** START **

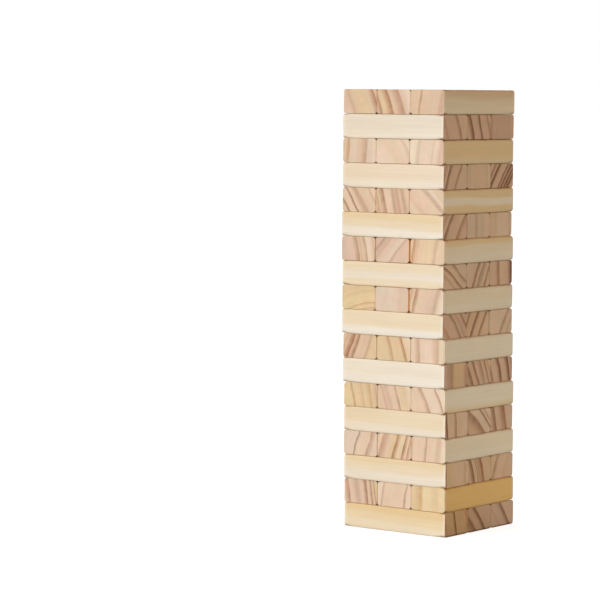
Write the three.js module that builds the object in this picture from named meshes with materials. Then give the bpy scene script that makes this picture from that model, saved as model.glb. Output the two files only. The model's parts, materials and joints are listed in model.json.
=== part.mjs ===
// Giant tumbling tower: fifty-four loose pine blocks, stacked three to a layer in eighteen
// layers, each layer turned a quarter turn from the one below it.
//
// Units are millimetres, +Z is up. The origin is the centre of the bottom layer, on the floor.
// Odd layers (1, 3, ... 17, counted from the floor) run along X, so their block ends show on
// the +X and -X sides. Even layers (2, 4, ... 18) run along Y, so their ends show on -Y and +Y.
//
// Every block has its own mesh. In its own frame its length lies along X, its width along Y
// and its thickness along Z, with z = 0 on its underside.
import * as THREE from "three";

// ---------------------------------------------------------------- driving dimensions
const BLOCK_LENGTH = 150; // along the grain
const BLOCK_WIDTH = 49.75; // three and their gaps come close to one block length
const BLOCK_THICKNESS = 29.7; // sanded thickness of a nominal 30 mm block
const LAYER_PITCH = 29.86; // floor of one layer to the floor of the next
const LONG_EDGE_RADIUS = 3.2; // rounding of the four edges along the length
const END_EASE = 0.4; // small bevel round each end face
const CORNER_STEPS = 3; // facets in each rounded long edge
const SIDE_GAP = 0.2; // ordinary gap between two blocks of one layer

// Each block differs a little in size and place. Each spread is plus or minus.
const LENGTH_SPREAD = 0.35;
const WIDTH_SPREAD = 0.08;
const THICKNESS_SPREAD = 0.07;
const SLIP_SPREAD = 0.4; // shift along the block's length
const BLOCK_TWIST_DEG = 0.035; // turn of one block from its layer

// Each layer's random seed is SEED_STEP * layer number + SEED_START.
const SEED_STEP = 7919;
const SEED_START = 17;

// Names across a layer, in order of the layer's local Y.
const PLACES_ALONG_X = ["front", "middle", "back"]; // layer runs along X: -Y is the front
const PLACES_ALONG_Y = ["left", "middle", "right"]; // layer runs along Y: -X is the left

// Pine tints, from pale to honey.
const TINTS = {
  p: { color: 0xeadfc8, roughness: 0.62 }, // pale
  s: { color: 0xe6d3a8, roughness: 0.6 }, // straw
  r: { color: 0xe2c4a4, roughness: 0.64 }, // rosy
};

// How each layer sits when stacked by hand, from the floor up: [offset in x, offset in y,
// twist in degrees, extra first gap, extra second gap, tints of its blocks in place order]
const STACKING = [
  [0.0, 0.0, 0.12, 0.3, 0.3, "sps"],
  [-0.3, -0.2, 0.06, 0.4, 0.1, "rps"],
  [-1.0, -0.7, 0.62, 0.0, 0.1, "spr"],
  [-1.0, -0.7, 0.44, 0.2, 0.4, "rrp"],
  [-1.7, -1.2, 0.62, 0.2, 0.0, "pps"],
  [-1.4, -1.0, 0.21, 0.0, 0.1, "srr"],
  [-2.7, -1.9, 0.41, 0.4, 0.1, "ppr"],
  [-2.6, -1.9, 0.44, 0.4, 0.2, "rsr"],
  [-4.3, -3.0, -0.16, 0.4, 0.2, "srp"],
  [-3.9, -2.7, -0.2, 0.0, 1.3, "spr"],
  [-4.4, -3.1, 0.13, 0.1, 0.0, "srp"],
  [-4.2, -3.0, 0.25, 0.1, 2.2, "rrs"],
  [-5.3, -3.7, -0.02, 0.4, 0.1, "spp"],
  [-4.5, -3.2, -0.19, 0.4, 0.1, "rrp"],
  [-4.7, -3.3, -0.15, 0.0, 0.1, "ppr"],
  [-4.5, -3.1, -0.43, 0.0, 0.0, "ppp"],
  [-4.9, -3.4, -0.86, 0.1, 0.3, "prp"],
  [-4.2, -3.0, -0.47, 0.0, 0.0, "srs"],
];

// ---------------------------------------------------------------- tolerances
// The Mulberry32 generator, seeded so that the tolerances come out the same every time.
function seededRandom(seed) {
  let state = seed >>> 0;
  return () => {
    state = (state + 0x6d2b79f5) >>> 0;
    let mixed = Math.imul(state ^ (state >>> 15), state | 1);
    mixed ^= mixed + Math.imul(mixed ^ (mixed >>> 7), mixed | 61);
    return ((mixed ^ (mixed >>> 14)) >>> 0) / 2 ** 32;
  };
}

// Size, slip and twist of one block. The draws are taken in this order. The bottom layer's
// blocks neither slip nor twist, and draw nothing for it.
function drawBlock(random, isBottom) {
  const spread = (amount) => (random() * 2 - 1) * amount;
  return {
    length: BLOCK_LENGTH + spread(LENGTH_SPREAD),
    width: BLOCK_WIDTH + spread(WIDTH_SPREAD),
    thickness: BLOCK_THICKNESS + spread(THICKNESS_SPREAD),
    slip: isBottom ? 0 : spread(SLIP_SPREAD),
    twist: isBottom ? 0 : spread(BLOCK_TWIST_DEG),
  };
}

// ---------------------------------------------------------------- one block
// A rectangle centred on the origin, with rounded corners.
function roundedRectangle(width, height, radius) {
  const quarterTurn = Math.PI / 2;
  const cornerSigns = [[1, 1], [-1, 1], [-1, -1], [1, -1]];
  const points = cornerSigns.flatMap(([signX, signY], corner) => {
    const centreX = signX * (width / 2 - radius);
    const centreY = signY * (height / 2 - radius);
    return Array.from({ length: CORNER_STEPS + 1 }, (_, step) => {
      const angle = quarterTurn * (corner + step / CORNER_STEPS);
      return new THREE.Vector2(
        centreX + radius * Math.cos(angle),
        centreY + radius * Math.sin(angle),
      );
    });
  });
  return new THREE.Shape(points);
}

// The section swept along local X, with a bevel round both ends.
function blockGeometry({ length, width, thickness }) {
  // The bevel grows the section by END_EASE all round and the sweep by END_EASE at each end.
  const depth = length - 2 * END_EASE;
  const section = roundedRectangle(
    width - 2 * END_EASE,
    thickness - 2 * END_EASE,
    LONG_EDGE_RADIUS - END_EASE,
  );
  const geometry = new THREE.ExtrudeGeometry(section, {
    depth,
    steps: 1,
    curveSegments: 1,
    bevelEnabled: true,
    bevelThickness: END_EASE,
    bevelSize: END_EASE,
    bevelSegments: 1,
  });
  geometry.translate(0, 0, -depth / 2);
  // Turn the section's X to local Y, its Y to local Z and the sweep to local X.
  const turn = new THREE.Matrix4().makeBasis(
    new THREE.Vector3(0, 1, 0),
    new THREE.Vector3(0, 0, 1),
    new THREE.Vector3(1, 0, 0),
  );
  geometry.applyMatrix4(turn);
  geometry.translate(0, 0, thickness / 2);
  return geometry;
}

function pine({ color, roughness }) {
  return new THREE.MeshStandardMaterial({ color, roughness, metalness: 0 });
}

// ---------------------------------------------------------------- one layer
// Local Y of each block's centre. The middle block stands off the layer's centre line by
// half the difference of the gaps, towards the narrower one.
function centresAcross([first, second, third], firstGap, secondGap) {
  const middle = (firstGap - secondGap) / 2;
  return [
    middle - second.width / 2 - firstGap - first.width / 2,
    middle,
    middle + second.width / 2 + secondGap + third.width / 2,
  ];
}

function buildLayer(number, [x, y, twist, firstExtra, secondExtra, tints]) {
  const alongX = number % 2 === 1;
  const places = alongX ? PLACES_ALONG_X : PLACES_ALONG_Y;
  const group = new THREE.Group();
  group.name = `layer_${String(number).padStart(2, "0")}`;
  group.position.set(x, y, (number - 1) * LAYER_PITCH);
  // A layer along Y has its local X on -Y, so that its local Y runs from left to right.
  const heading = alongX ? 0 : -Math.PI / 2;
  group.rotation.z = heading + THREE.MathUtils.degToRad(twist);

  const random = seededRandom(SEED_STEP * number + SEED_START);
  const blocks = places.map(() => drawBlock(random, number === 1));
  const centres = centresAcross(blocks, SIDE_GAP + firstExtra, SIDE_GAP + secondExtra);

  blocks.forEach((block, i) => {
    const mesh = new THREE.Mesh(blockGeometry(block), pine(TINTS[tints[i]]));
    mesh.name = `${group.name}_${places[i]}_block`;
    mesh.position.set(block.slip, centres[i], 0);
    mesh.rotation.z = THREE.MathUtils.degToRad(block.twist);
    group.add(mesh);
  });
  return group;
}

// ---------------------------------------------------------------- the tower
const tower = new THREE.Group();
tower.name = "giant_tumbling_tower";
STACKING.forEach((row, i) => tower.add(buildLayer(i + 1, row)));

export default tower;
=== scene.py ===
import json
import math
import random

import bpy
import numpy as np
from mathutils import Matrix, Vector, noise


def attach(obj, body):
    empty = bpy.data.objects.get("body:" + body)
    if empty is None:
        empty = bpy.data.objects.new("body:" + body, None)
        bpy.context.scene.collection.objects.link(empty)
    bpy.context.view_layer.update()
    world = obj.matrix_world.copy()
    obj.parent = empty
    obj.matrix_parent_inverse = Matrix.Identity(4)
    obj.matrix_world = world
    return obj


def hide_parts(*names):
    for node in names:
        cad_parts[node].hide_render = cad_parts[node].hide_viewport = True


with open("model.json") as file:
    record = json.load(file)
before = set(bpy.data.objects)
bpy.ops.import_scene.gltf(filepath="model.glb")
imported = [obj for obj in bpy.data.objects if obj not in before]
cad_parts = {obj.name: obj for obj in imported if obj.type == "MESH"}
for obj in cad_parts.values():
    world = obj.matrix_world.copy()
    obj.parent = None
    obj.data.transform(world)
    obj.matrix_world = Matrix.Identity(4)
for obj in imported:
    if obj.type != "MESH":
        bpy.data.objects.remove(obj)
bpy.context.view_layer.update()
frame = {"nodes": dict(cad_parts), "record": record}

# A giant tumbling tower of loose pine blocks, upright on the floor at z = 0 with its front
# towards -y. Odd layers run along X and hold a front, a middle and a back block; even layers
# run along Y and hold a left, a middle and a right one.
#
# Each CAD block is stood for by a finer one of the same size: rounded and slightly uneven long
# edges, eased ends, a few small knocks, and growth rings that run through the whole block, so
# that the lines on its ends carry on as streaks along its sides.
#
# A block's own frame is in mm about its centre: x along it, y across it, z up. The +x end faces
# the camera's side: world +x in odd layers, world -y in even ones.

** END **

Task requirements:
The lines to be given again exactly are those from the one containing "blocks.forEach((block, i) =>" up to and including the one containing "imported = [obj".

Task solution:
  blocks.forEach((block, i) => {
    const mesh = new THREE.Mesh(blockGeometry(block), pine(TINTS[tints[i]]));
    mesh.name = `${group.name}_${places[i]}_block`;
    mesh.position.set(block.slip, centres[i], 0);
    mesh.rotation.z = THREE.MathUtils.degToRad(block.twist);
    group.add(mesh);
  });
  return group;
}

// ---------------------------------------------------------------- the tower
const tower = new THREE.Group();
tower.name = "giant_tumbling_tower";
STACKING.forEach((row, i) => tower.add(buildLayer(i + 1, row)));

export default tower;
=== scene.py ===
import json
import math
import random

import bpy
import numpy as np
from mathutils import Matrix, Vector, noise


def attach(obj, body):
    empty = bpy.data.objects.get("body:" + body)
    if empty is None:
        empty = bpy.data.objects.new("body:" + body, None)
        bpy.context.scene.collection.objects.link(empty)
    bpy.context.view_layer.update()
    world = obj.matrix_world.copy()
    obj.parent = empty
    obj.matrix_parent_inverse = Matrix.Identity(4)
    obj.matrix_world = world
    return obj


def hide_parts(*names):
    for node in names:
        cad_parts[node].hide_render = cad_parts[node].hide_viewport = True


with open("model.json") as file:
    record = json.load(file)
before = set(bpy.data.objects)
bpy.ops.import_scene.gltf(filepath="model.glb")
imported = [obj for obj in bpy.data.objects if obj not in before]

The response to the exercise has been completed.